A "persecuted" prophet: But if Jeffs - and God, as he told his people - was done with the twin towns, his critics were just getting started.

A barrage of criminal charges and lawsuits have been piled on Jeffs since 2004. The property trust that holds virtually all land and buildings in the twin cities is under court supervision.

But motivated by what Driggs describes as a "visceral" distrust of the judicial system, Jeffs has let the court attacksĀ go unanswered. He has disappeared from view, and is believed to rely on tithes from followers and FLDS businesses.

Jeffs, now 50, is left to manage his flock from some as yet unknown place. Top church members deliver pronouncements, such as recently exiling members Edward Chatwin and Patrick Pipkin. Chatwin said the community also receives taped "pep talks" from Jeffs.

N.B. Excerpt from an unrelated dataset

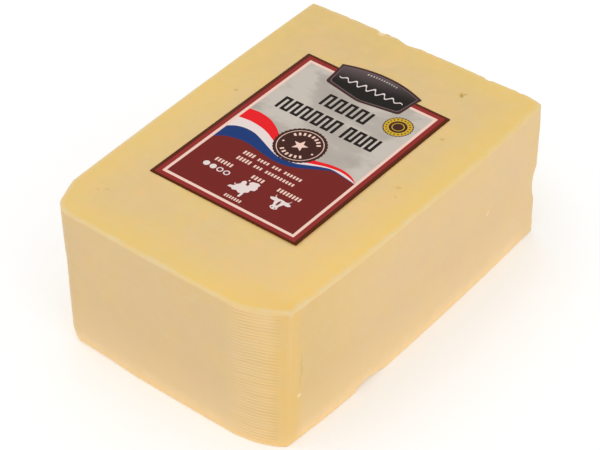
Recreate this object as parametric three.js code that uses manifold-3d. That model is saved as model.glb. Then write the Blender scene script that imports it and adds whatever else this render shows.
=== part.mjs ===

Faithful followers proclaim that Jeffs is like God to them. Also, "there is great respect in the community for the office he holds," Driggs said.

Parker believes some of Jeffs' power is due to an FLDS perception he is being persecuted. "In the view of the faithful people, that makes him stronger in that he bears up to it," Parker said.

Arizona Attorney General Terry Goddard said that bringing a "rule of law" to the FLDS requires, for now, a focus on Jeffs and the "messianic" power he exerts.

"He has almost unlimited ability to control those lives, but also to ruin them through ordering marriages, splitting families apart," Goddard said. "From the personal to the institutional, he has control that I think is intolerable in today's United States." brooke@sltrib.com

Charges

Arizona: One count of sexual conduct with a minor; one count of conspiracy to commit that crime. He allegedly "married" a 16-year-old girl to a 28-year-old married man. The Class 6 felonies, one step above a misdemeanor, are each punishable by up to a year in jail.

Utah: Two first-degree felony counts of rape, under the rarely-used theory that he acted as an accomplice in the sexual assault of a teenage girl he allegedly "married" to an older man. Each charge is punishable by up to life in prison. Federal Charges of flight to avoid prosecution have been filed in Utah and Arizona federal courts.